■ Directive ■
Restate the records in their entirety, word for word.

☆ ☆ ☆ ☆

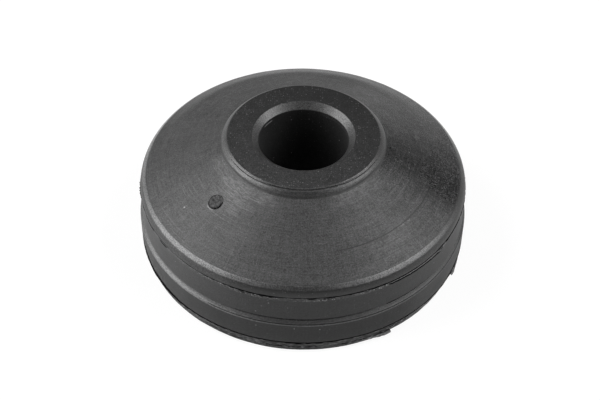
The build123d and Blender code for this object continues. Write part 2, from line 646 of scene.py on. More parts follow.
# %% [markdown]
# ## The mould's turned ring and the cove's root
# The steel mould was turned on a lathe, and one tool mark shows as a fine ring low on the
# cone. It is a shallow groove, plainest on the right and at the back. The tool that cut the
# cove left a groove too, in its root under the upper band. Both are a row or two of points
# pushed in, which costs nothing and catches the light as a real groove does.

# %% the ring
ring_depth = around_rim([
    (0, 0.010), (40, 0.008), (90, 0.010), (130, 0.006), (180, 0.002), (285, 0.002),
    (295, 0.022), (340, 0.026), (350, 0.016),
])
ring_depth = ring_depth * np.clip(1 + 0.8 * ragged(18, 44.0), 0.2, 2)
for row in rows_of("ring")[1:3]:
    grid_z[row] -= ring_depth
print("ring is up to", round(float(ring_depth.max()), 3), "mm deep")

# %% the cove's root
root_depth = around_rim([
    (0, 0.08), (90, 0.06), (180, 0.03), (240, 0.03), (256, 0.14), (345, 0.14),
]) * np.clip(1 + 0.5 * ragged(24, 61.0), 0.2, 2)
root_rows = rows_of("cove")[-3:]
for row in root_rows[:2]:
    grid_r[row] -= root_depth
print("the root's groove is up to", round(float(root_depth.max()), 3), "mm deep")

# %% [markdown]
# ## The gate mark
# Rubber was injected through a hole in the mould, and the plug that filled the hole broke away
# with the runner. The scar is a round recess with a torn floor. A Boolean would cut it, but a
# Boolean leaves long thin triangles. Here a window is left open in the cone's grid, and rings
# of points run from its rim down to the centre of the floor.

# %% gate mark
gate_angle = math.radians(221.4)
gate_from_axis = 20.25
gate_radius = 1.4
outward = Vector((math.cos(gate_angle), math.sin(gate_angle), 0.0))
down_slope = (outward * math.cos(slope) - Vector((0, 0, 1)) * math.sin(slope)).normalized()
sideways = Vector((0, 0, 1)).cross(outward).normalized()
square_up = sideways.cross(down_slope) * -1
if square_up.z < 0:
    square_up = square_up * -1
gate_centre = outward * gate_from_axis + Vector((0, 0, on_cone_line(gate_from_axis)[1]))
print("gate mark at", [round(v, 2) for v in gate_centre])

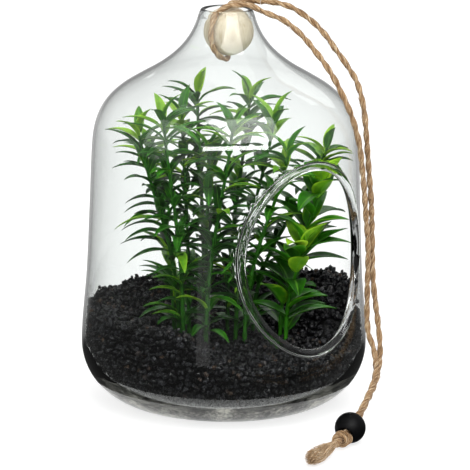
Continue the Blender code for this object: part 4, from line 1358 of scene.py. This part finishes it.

☆ ☆ ☆ ☆

■ Solution ■
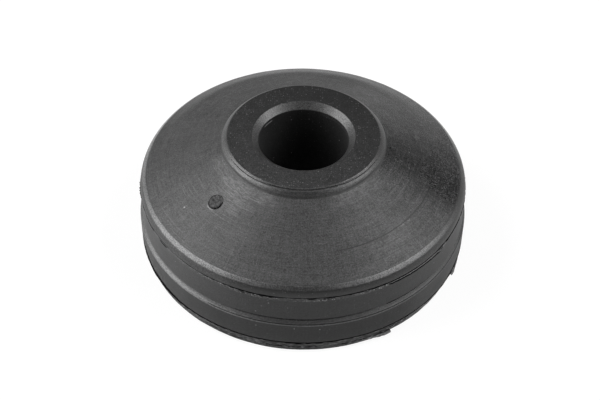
The build123d and Blender code for this object continues. Write part 2, from line 646 of scene.py on. More parts follow.
# %% [markdown]
# ## The mould's turned ring and the cove's root
# The steel mould was turned on a lathe, and one tool mark shows as a fine ring low on the
# cone. It is a shallow groove, plainest on the right and at the back. The tool that cut the
# cove left a groove too, in its root under the upper band. Both are a row or two of points
# pushed in, which costs nothing and catches the light as a real groove does.

# %% the ring
ring_depth = around_rim([
    (0, 0.010), (40, 0.008), (90, 0.010), (130, 0.006), (180, 0.002), (285, 0.002),
    (295, 0.022), (340, 0.026), (350, 0.016),
])
ring_depth = ring_depth * np.clip(1 + 0.8 * ragged(18, 44.0), 0.2, 2)
for row in rows_of("ring")[1:3]:
    grid_z[row] -= ring_depth
print("ring is up to", round(float(ring_depth.max()), 3), "mm deep")

# %% the cove's root
root_depth = around_rim([
    (0, 0.08), (90, 0.06), (180, 0.03), (240, 0.03), (256, 0.14), (345, 0.14),
]) * np.clip(1 + 0.5 * ragged(24, 61.0), 0.2, 2)
root_rows = rows_of("cove")[-3:]
for row in root_rows[:2]:
    grid_r[row] -= root_depth
print("the root's groove is up to", round(float(root_depth.max()), 3), "mm deep")

# %% [markdown]
# ## The gate mark
# Rubber was injected through a hole in the mould, and the plug that filled the hole broke away
# with the runner. The scar is a round recess with a torn floor. A Boolean would cut it, but a
# Boolean leaves long thin triangles. Here a window is left open in the cone's grid, and rings
# of points run from its rim down to the centre of the floor.

# %% gate mark
gate_angle = math.radians(221.4)
gate_from_axis = 20.25
gate_radius = 1.4
outward = Vector((math.cos(gate_angle), math.sin(gate_angle), 0.0))
down_slope = (outward * math.cos(slope) - Vector((0, 0, 1)) * math.sin(slope)).normalized()
sideways = Vector((0, 0, 1)).cross(outward).normalized()
square_up = sideways.cross(down_slope) * -1
if square_up.z < 0:
    square_up = square_up * -1
gate_centre = outward * gate_from_axis + Vector((0, 0, on_cone_line(gate_from_axis)[1]))
print("gate mark at", [round(v, 2) for v in gate_centre])

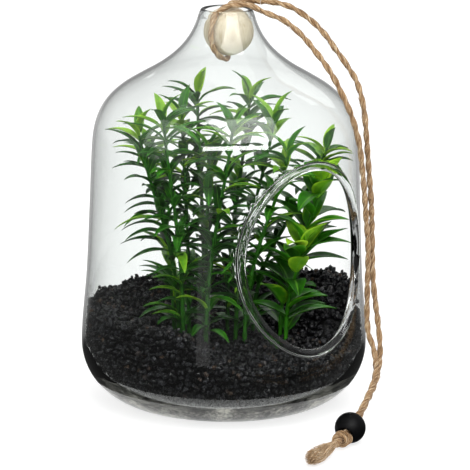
Continue the Blender code for this object: part 4, from line 1358 of scene.py. This part finishes it.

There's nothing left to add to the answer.